• _PROBLEM STATEMENT_
Give every line from the entries that contains "before".

• _Items from a dataset_
######

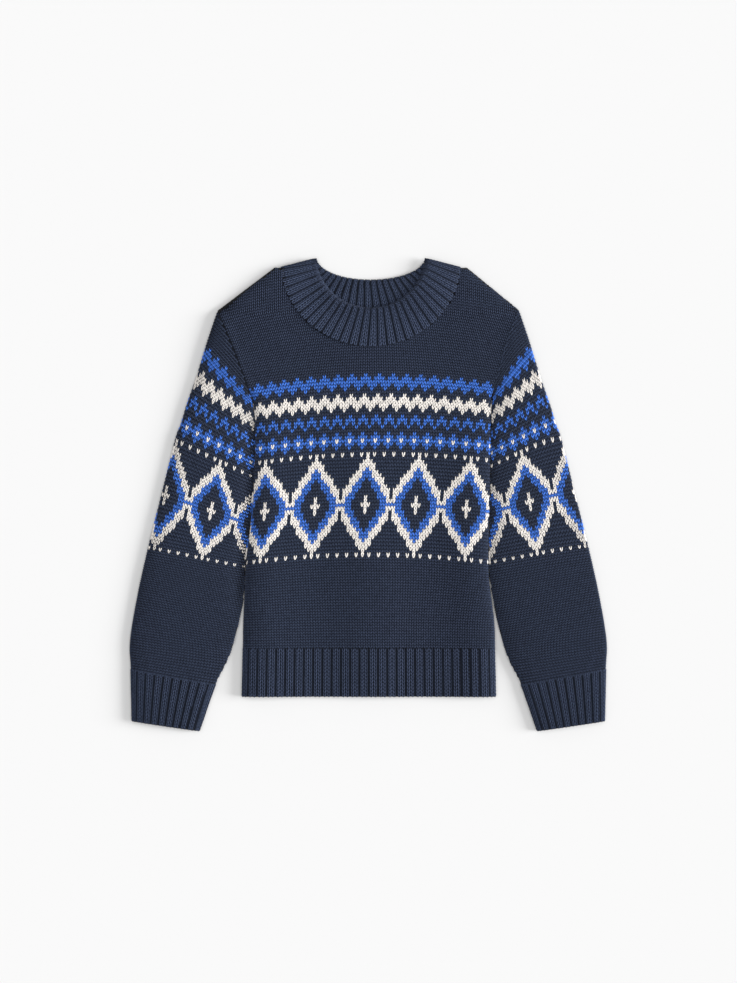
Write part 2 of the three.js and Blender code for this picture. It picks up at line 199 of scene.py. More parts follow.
def panel_height(side, x, y, depth):
    """Height of the front (side 1) or the back (side -1), a given depth inside its outer surface."""
    seam = FOLD_HEIGHT + side * SEAM_GAP / 2
    flat = front_height(x, y) - depth if side > 0 else depth
    along = 2 * (y - ARMPIT_Y) / (SHOULDER_TIP_Y - ARMPIT_Y) - 1
    reach = ARMHOLE_HEIGHT - FOLD_HEIGHT if side > 0 else FOLD_HEIGHT
    lift = reach * arch_height(along, ROUNDNESS if side > 0 else FLATNESS_BELOW)
    edge = seam + side * np.maximum(0, lift - depth)
    at_armhole = smooth((y - ARMPIT_Y) / ARMHOLE_BLEND)
    half = body_half(y) - depth * (1 - at_armhole)
    rounding = mix(SIDE_ROUNDING - depth, ARMHOLE_ROUNDING, at_armhole)
    z = mix(edge, flat, quarter_round((half - np.abs(x - body_middle(y))) / rounding))
    shoulder = quarter_round((inside_shoulder(x, y) - depth) / (SHOULDER_ROUNDING - depth))
    return mix(seam, z, shoulder)


def neck_dip(sine):
    """How far the neckline dips at the sine of a turn: 0 at its sides and 1 in the middle."""
    deepest = math.hypot(1, NECK_SIDE_TURN) - NECK_SIDE_TURN
    return (np.hypot(sine, NECK_SIDE_TURN) - NECK_SIDE_TURN) / deepest


def armhole_bend(hand, y):
    """How far the armhole is from a straight line between the armpit and the shoulder tip."""
    def edge(at):
        return hand * body_half(at) + body_middle(at)

    along = (y - ARMPIT_Y) / (SHOULDER_TIP_Y - ARMPIT_Y)
    bend = edge(y) - mix(edge(ARMPIT_Y), edge(SHOULDER_TIP_Y), along)
    return np.where(along < 1, bend, 0)


NECK_COLUMNS = 22  # of the panel's mesh, from its middle to the end of the neckline and to its side
SIDE_COLUMNS = 36
LOW_ROWS = 42  # of the panel's mesh, below and above the armpit
HIGH_ROWS = 22


def panel_grid(side, depth):
    """Points of a panel: rows from the rib up to the neck and shoulders, columns across."""
    column = np.arange(-SIDE_COLUMNS, SIDE_COLUMNS + 1)
    outer = np.abs(column)
    across = np.sin(math.pi / 2 * column / SIDE_COLUMNS)
    turn = math.pi / 2 * (1 - column / NECK_COLUMNS)
    dip = (NECK_SEAM["front"] if side > 0 else NECK_SEAM["back"]) - NECK_TUCK
    corner = np.where(outer == NECK_COLUMNS, depth * NECK_CORNER_DROP, 0)
    neck_x = NECK_MIDDLE + (NECK_SEAM["half"] - NECK_TUCK) * np.cos(turn)
    neck_y = NECK_SEAM["top"] - dip * neck_dip(np.sin(turn)) - corner
    share = (outer - NECK_COLUMNS - 1) / (SIDE_COLUMNS - NECK_COLUMNS - 1)
    shoulder_x = SHOULDER_FROM[0] + SHOULDER_LINE[0] * share + SHOULDER_INWARD[0] * depth * (1 - share)
    shoulder_x = np.sign(column) * shoulder_x + NECK_MIDDLE * (1 - share)
    shoulder_y = SHOULDER_FROM[1] + SHOULDER_LINE[1] * share + SHOULDER_INWARD[1] * depth * (1 - share)
    top_x = np.where(outer <= NECK_COLUMNS, neck_x, shoulder_x)
    top_y = np.where(outer <= NECK_COLUMNS, neck_y, shoulder_y)
    bottom = RIB_TOP_Y + SEAM_GAP / 2
    rows = []
    for row in range(LOW_ROWS + HIGH_ROWS + 1):
        up = max(0, row - LOW_ROWS) / HIGH_ROWS
        if up == 0:
            y = np.full(len(column), mix(bottom, ARMPIT_Y, row / LOW_ROWS))
            x = body_middle(y) + (body_half(y) - depth) * across
        else:
            y = mix(ARMPIT_Y, top_y, up)
            at_armpit = body_middle(ARMPIT_Y) + (body_half(ARMPIT_Y) - depth * (1 - up)) * across
            # The cube keeps the armhole's bend near the panel's sides
            x = mix(at_armpit, top_x, up) + armhole_bend(np.sign(column), y) * np.abs(across) ** 3
        rows.append(np.stack([x, y, panel_height(side, x, y, depth)], axis=-1))
    return np.array(rows)


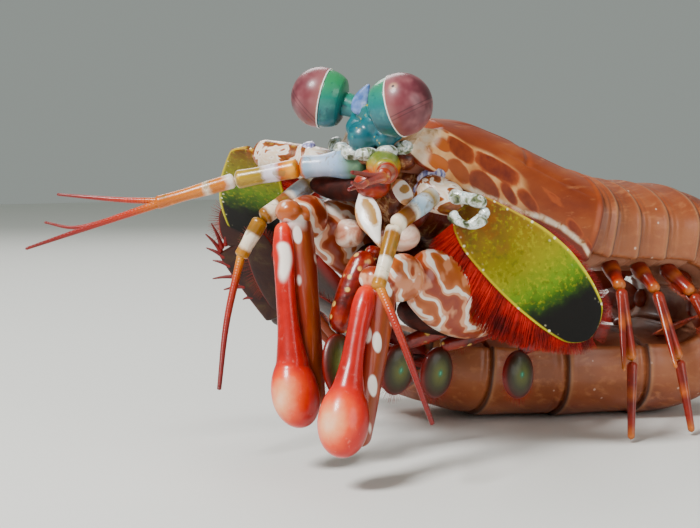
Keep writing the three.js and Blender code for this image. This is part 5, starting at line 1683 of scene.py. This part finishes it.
def telsonRing(share, columns=90):
    at, _, up, side, _ = telsonLine(share)
    wide, high = telsonSizes(share)
    below = 3.4 - 2.7 * share ** 0.7
    closing = np.sqrt(np.clip(1 - ((share - 0.93) / 0.07).clip(0, 1) ** 2, 0.05, 1))
    angle = angles(columns)
    x, z = np.sin(angle), np.cos(angle)
    power = np.where(z < 0, 0.7, 0.95)
    across = squared(x, power) * (wide * (0.85 + 0.15 * closing))[:, None]
    reach = np.where(z < 0, (below * closing)[:, None], (high * closing)[:, None])
    lift = squared(z, power) * reach
    return at[:, None] + side[:, None] * across[..., None] + up[:, None] * lift[..., None], np.abs(x)


def telsonTop(share, left):
    at, _, up, side, _ = (v[0] for v in telsonLine(share))
    wide, high = telsonSizes(share)
    return at + side * left + up * high * math.sqrt(max(0, 1 - (left / wide) ** 2))


def buildTelson(finish):
    shape = Shape()
    tip = 0.93 + 0.07 * np.sin(np.linspace(0.1, 1, 12) * np.pi / 2)
    share = np.concatenate([np.linspace(0, 0.93, 60), tip])
    grid, edge = telsonRing(share)
    shape.addGrid(grid, rim=np.maximum(edge[None], ease(share, 0.9, 0.99)[:, None]), along=share[:, None])
    _, _, up, side, _ = (v[0] for v in bodyAt(148))
    for place in tailShape["keels"]:
        last = 0.9 if place == 0 else 0.84
        points = [telsonTop(t, place * (10 - 3 * t)) + up * 0.1 for t in np.linspace(0.14, last, 6)]
        addLimb(shape, points, [0.35, 0.7, 0.75, 0.6, 0.3], [0.4, 0.8, 0.85, 0.6, 0.3], side,
                marks={"keel": 1.0}, rows=40, columns=16)
    for hand in (-1, 1):
        for t, left, reach in tailShape["teeth"]:
            at, back, _, sideways, _ = (v[0] for v in telsonLine(t))
            root = at + sideways * hand * left
            tip = root + back * reach + sideways * hand * left * 0.08
            addLimb(shape, [root - back * 0.8, tip], [1.1, 0.8, 0.35, 0.12], [0.8, 0.6, 0.3, 0.12], sideways,
                    marks={"rim": 0.9}, rows=20, columns=14)
    shape.install("telsonPlate", finish, "tail", "telson")


def addFanSpines(shape, elbow, outer, flat, reach, halfAt):
    for share, aside, turn, long in fanSpines:
        turn = math.radians(turn)
        edge = elbow + outer * share * reach + flat * (halfAt(min(1, share)) - fanSizes["inset"] + aside)
        aim = flat * math.cos(turn) + outer * math.sin(turn)
        tip = edge + aim * (long + fanSizes["inset"])
        bent = (edge + tip) / 2 + (outer * math.cos(turn) - flat * math.sin(turn)) * 0.14
        addLimb(shape, [edge - aim * 0.3, bent, tip], [0.5, 0.34, 0.24, 0.1], [0.46, 0.32, 0.22, 0.1],
                np.cross(flat, outer), marks={"spine": 1.0}, rows=24, columns=12)


def buildTail():
    finish = tailFinish()
    bristle = bristleFinish("tailBristles", "5c1008", "8c2614", "b85a38")
    buildTelson(finish)
    generator = np.random.default_rng(51)
    for side, spec in fanPlaces.items():
        shape = Shape()
        elbow, outerEnd, innerEnd = (np.array(spec[k], float) for k in ("elbow", "outerEnd", "innerEnd"))
        root = bodyPoint(*spec["root"])
        outer = unit(outerEnd - elbow)
        flat = np.array(spec["flat"], float)
        flat = unit(flat - outer * (flat @ outer))
        addLimb(shape, [root, elbow + outer * 0.6], [1.8, 2.6, 2.9, 2.8], [1.2, 1.3, 1.3, 1.0], flat,
                rim=1, rows=30, columns=28)
        halfAt = lambda t: 1.9 + (fanSizes["half"] - 1.9) * np.sin(np.pi / 2 * t)
        thin = [0.45] * 4 + [0.25]
        addLimb(shape, [elbow - outer * 0.8, outerEnd], halfAt(np.linspace(0, 1, 6)), [0.55] * 6, flat,
                rim=1, rows=50, columns=32, ends=(0.4, 0.3))
        endTip = outerEnd + outer * fanSizes["endLong"] - flat * fanSizes["endAside"]
        addLimb(shape, [outerEnd - outer * 0.6 - flat * 0.7, endTip], [2.0, 2.5, 2.6, 2.3, 1.3], thin, flat,
                rim=0.8, rows=40, columns=32, ends=(0.3, 1.0))
        innerRoot = elbow - flat * 1.6
        addLimb(shape, [innerRoot, innerEnd], [1.6, 2.4, 2.7, 2.4, 1.3], [0.5] * 4 + [0.25], flat,
                rim=0.85, rows=50, columns=32, ends=(0.4, 1.0))
        addFanSpines(shape, elbow, outer, flat, np.linalg.norm(outerEnd - elbow), halfAt)
        shape.install("tailFan" + side.title(), finish, "tail", "uropod_" + side)
        spots, aims = [], []
        for start, end, half in ((outerEnd, endTip, 2.4), (innerRoot, innerEnd, 2.6)):
            axis, long = unit(end - start), np.linalg.norm(end - start)
            turn = np.linspace(-2.2, 2.2, 110)[:, None]
            middle = start + axis * long * 0.55
            spots.append(middle + axis * (np.cos(turn) * 0.43 * long) + flat * (np.sin(turn) * half * 0.93))
            aims.append(axis * np.cos(turn) + flat * np.sin(turn) + generator.normal(0, 0.07, (len(turn), 3)))
        lean = np.cross(outer, flat)
        growBristles(
            "tailBristles" + side.title(), np.vstack(spots), np.vstack(aims), lean, 2.2, bristle, "tail"
        )


buildTail()
print("tail done")
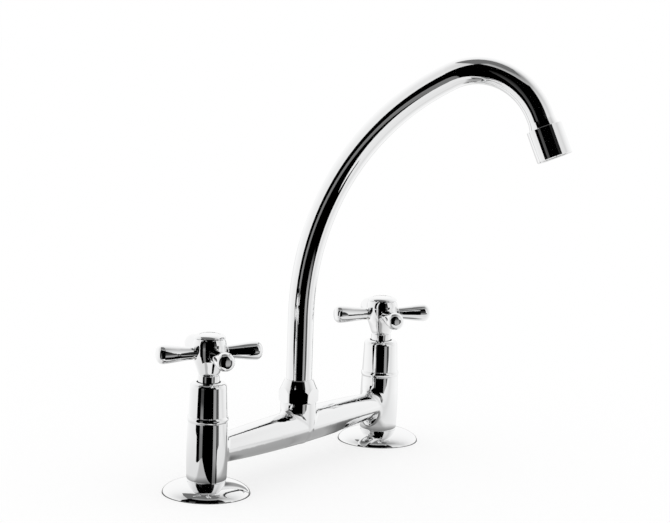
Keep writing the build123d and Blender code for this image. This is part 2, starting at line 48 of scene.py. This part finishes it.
# ---- Camera, as fitted to the photograph -----------------------------------------------------------------
CAMERA_AZIMUTH = radians(-55.12)
CAMERA_PITCH = radians(8.79)  # looking down
CAMERA_ROLL = radians(1.89)
CAMERA_DISTANCE = 1.4311  # along the floor, from the tap's middle
CAMERA_LATERAL = 0.0224
CAMERA_HEIGHT = 0.3664
FOCAL_PIXELS = 2090.2
IMAGE_WIDTH = 670
SENSOR_WIDTH = 36.0  # millimetres
NEAR_CLIP = 0.05
FAR_CLIP = 50.0
TOWARD_CAMERA = Vector((sin(CAMERA_AZIMUTH), -cos(CAMERA_AZIMUTH), 0))
CAMERA_RIGHT = Vector((cos(CAMERA_AZIMUTH), sin(CAMERA_AZIMUTH), 0))


def stage_place(ahead, aside, height=0.0):
    """A place in the studio by its distances toward the camera and to its right, and its height."""
    return TOWARD_CAMERA * ahead + CAMERA_RIGHT * aside + Vector((0, 0, height))


def stage_around(azimuth, reach, height):
    """A place by its azimuth in degrees from the camera's own, positive to its right."""
    turn = radians(azimuth)
    return stage_place(reach * cos(turn), reach * sin(turn), height)


def add_camera():
    """The photograph's camera: pitched down a little and rolled a little."""
    forward = -TOWARD_CAMERA * cos(CAMERA_PITCH) - Vector((0, 0, sin(CAMERA_PITCH)))
    up = CAMERA_RIGHT.cross(forward)
    rolled_right = CAMERA_RIGHT * cos(CAMERA_ROLL) + up * sin(CAMERA_ROLL)
    rolled_up = up * cos(CAMERA_ROLL) - CAMERA_RIGHT * sin(CAMERA_ROLL)
    data = bpy.data.cameras.new("photo_camera")
    data.sensor_fit = "HORIZONTAL"
    data.sensor_width = SENSOR_WIDTH
    data.lens = FOCAL_PIXELS * SENSOR_WIDTH / IMAGE_WIDTH
    data.clip_start = NEAR_CLIP
    data.clip_end = FAR_CLIP
    camera = bpy.data.objects.new("photo_camera", data)
    bpy.context.scene.collection.objects.link(camera)
    place = stage_place(CAMERA_DISTANCE, CAMERA_LATERAL, CAMERA_HEIGHT)
    turn = Matrix((rolled_right, rolled_up, -forward)).transposed().to_4x4()
    camera.matrix_world = Matrix.Translation(place) @ turn
    bpy.context.scene.camera = camera


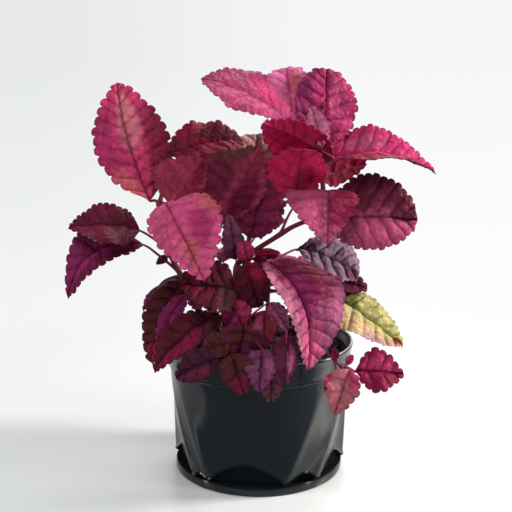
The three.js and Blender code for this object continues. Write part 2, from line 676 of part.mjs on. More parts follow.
const plant = new THREE.Group();
plant.add(named('pot', potGeometry(), new THREE.MeshStandardMaterial({
  color: '#22282b',
  roughness: 0.25,
  metalness: 0,
})));
plant.add(named('potting_soil', soilGeometry(STEMS), new THREE.MeshStandardMaterial({
  color: '#17120f',
  roughness: 1,
  metalness: 0,
})));
for (const stem of STEMS) {
  plant.add(named(stem.name, leafyStem(stem), leafMaterial()));
}

export default plant;
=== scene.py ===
# %% [markdown]
# A coleus in a glossy black pot. Ten leafy stems stand in dark soil, and their leaves run from hot pink
# through crimson and plum to nearly black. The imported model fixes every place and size. This file dresses
# it: a finer draped pot, crumbly soil, and leaves with teeth, ribs, veins and their own mixed colours.

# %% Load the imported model
import bpy
import math
import numpy as np
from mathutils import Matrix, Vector


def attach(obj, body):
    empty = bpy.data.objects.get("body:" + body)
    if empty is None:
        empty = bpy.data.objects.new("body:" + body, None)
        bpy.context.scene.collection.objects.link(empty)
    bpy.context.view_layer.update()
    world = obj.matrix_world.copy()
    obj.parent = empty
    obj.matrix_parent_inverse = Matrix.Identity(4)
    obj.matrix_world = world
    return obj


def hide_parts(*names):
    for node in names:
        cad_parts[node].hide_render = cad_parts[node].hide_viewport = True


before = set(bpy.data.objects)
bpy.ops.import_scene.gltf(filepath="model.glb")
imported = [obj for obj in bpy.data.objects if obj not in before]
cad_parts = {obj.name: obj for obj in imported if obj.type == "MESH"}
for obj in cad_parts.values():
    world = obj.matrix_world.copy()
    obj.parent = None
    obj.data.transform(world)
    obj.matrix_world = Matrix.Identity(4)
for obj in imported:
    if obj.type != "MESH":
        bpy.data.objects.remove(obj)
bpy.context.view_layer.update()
MM = 0.001
print("nodes:", sorted(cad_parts))

# %% [markdown]
# Tones are written as the hex shades that a painter would pick on a screen, and turned into the linear light
# that shading works with in one place. A finish is a small tree of nodes. It could be wired by hand, and a
# few helpers write the same wiring down in a line each.

# %% Tones and shader nodes
NOISE_LOW, NOISE_HIGH = 0.3, 0.7


def linear(shade):
    """An sRGB hex colour as linear red, green and blue."""
    parts = [int(shade[place:place + 2], 16) / 255 for place in (1, 3, 5)]
    return [part / 12.92 if part <= 0.04045 else ((part + 0.055) / 1.055) ** 2.4 for part in parts]


def add_node(tree, kind, settings=None, links=None):
    """Adds a shader node, with its settings by socket or property name and its links by socket."""
    node = tree.nodes.new("ShaderNode" + kind)
    for name, value in (settings or {}).items():
        if isinstance(name, int) or name in node.inputs:
            node.inputs[name].default_value = value
        else:
            setattr(node, name, value)
    for name, source in (links or {}).items():
        tree.links.new(source, node.inputs[name])
    return node


def graded(tree, value, low, high, start=0.0, end=1.0, way="LINEAR"):
    """Turns a value that runs from low to high into one that runs from start to end."""
    settings = {"interpolation_type": way, "From Min": low, "From Max": high, "To Min": start, "To Max": end}
    return add_node(tree, "MapRange", settings, {"Value": value}).outputs["Result"]


def between(tree, share, first, second):
    """A tone that goes from the first shade to the second as the share goes from 0 to 1."""
    ends = {"data_type": "RGBA", 6: (*linear(first), 1), 7: (*linear(second), 1)}
    return add_node(tree, "Mix", ends, {0: share}).outputs[2]


def noise(tree, size, detail, roughness=0.5):
    """A noise that stays on the piece, with patches of about a size in millimetres."""
    place = add_node(tree, "TexCoord").outputs["Object"]
    settings = {"Scale": 1 / (size * MM), "Detail": detail, "Roughness": roughness}
    return add_node(tree, "TexNoise", settings, {"Vector": place}).outputs["Fac"]


def new_finish(name):
    """An empty material: its node tree and its output."""
    material = bpy.data.materials.new(name)
    material.use_nodes = True
    material.node_tree.nodes.clear()
    return material, material.node_tree, add_node(material.node_tree, "OutputMaterial")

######

• _OUTPUT BELOW_
before = set(bpy.data.objects)
imported = [obj for obj in bpy.data.objects if obj not in before]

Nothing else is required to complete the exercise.